In substations, these principles translate into clear one-lines with consistent symbols, state-driven highlighting of energized sections, and constrained control dialogs with permissive checks and plain-language confirmations. Alarm lists should be filtered and grouped to reflect electrical context (bay, feeder, bus), with alarm shelving integrated into standard operating procedures. Trend data and event sequence replay aid post-fault analysis when correlated with disturbance records retrieved from IEDs.

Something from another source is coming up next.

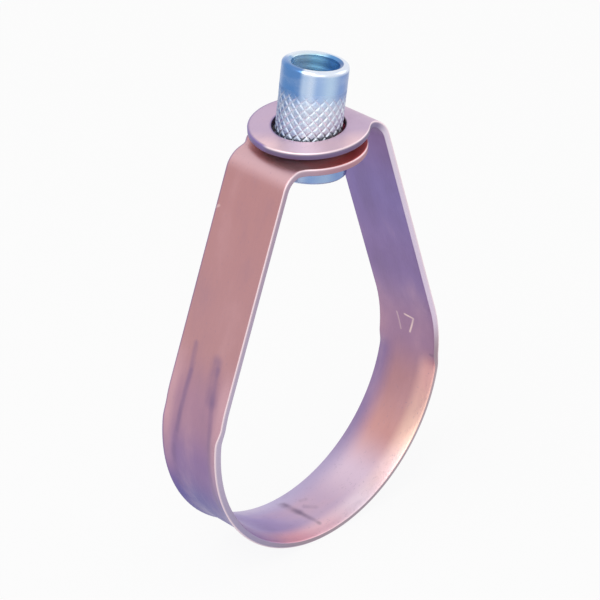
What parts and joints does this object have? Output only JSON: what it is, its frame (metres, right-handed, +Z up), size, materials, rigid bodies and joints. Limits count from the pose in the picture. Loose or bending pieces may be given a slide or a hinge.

At the grid level, EMS/HMI in centralized control centers depends on reliable, standards-based inter-control-center exchanges. ICCP/TASE.2 data flows feed state estimation, contingency analysis, and wide-area visualization; consistent device naming and engineering data models in substations reduce mapping errors and accelerate restoration after disturbances or maintenance.

 

Key Takeaways

Effective SCADA and protection integration in substations balances three imperatives: interoperable data and deterministic messaging for protection, maintainable supervisory control and visibility for operations, and robust cybersecurity that respects OT constraints. IEC 61850 enables a consistent, model-driven architecture across station and process buses, while DNP3 and Modbus continue to serve legacy and auxiliary roles—now with security enhancements available.

Cybersecurity must be woven into device configuration, substation networks, and enterprise processes, guided by NIST SP 800‑82 and implemented in the power-system context using IEC 62351 profiles and NERC CIP controls. Finally, engineered HMIs grounded in ISA‑101 and ISA‑18.2 principles sustain situational awareness and safe execution when it matters most. Together, these practices turn a substation’s many components into a coherent, resilient system fit for modern grid operations.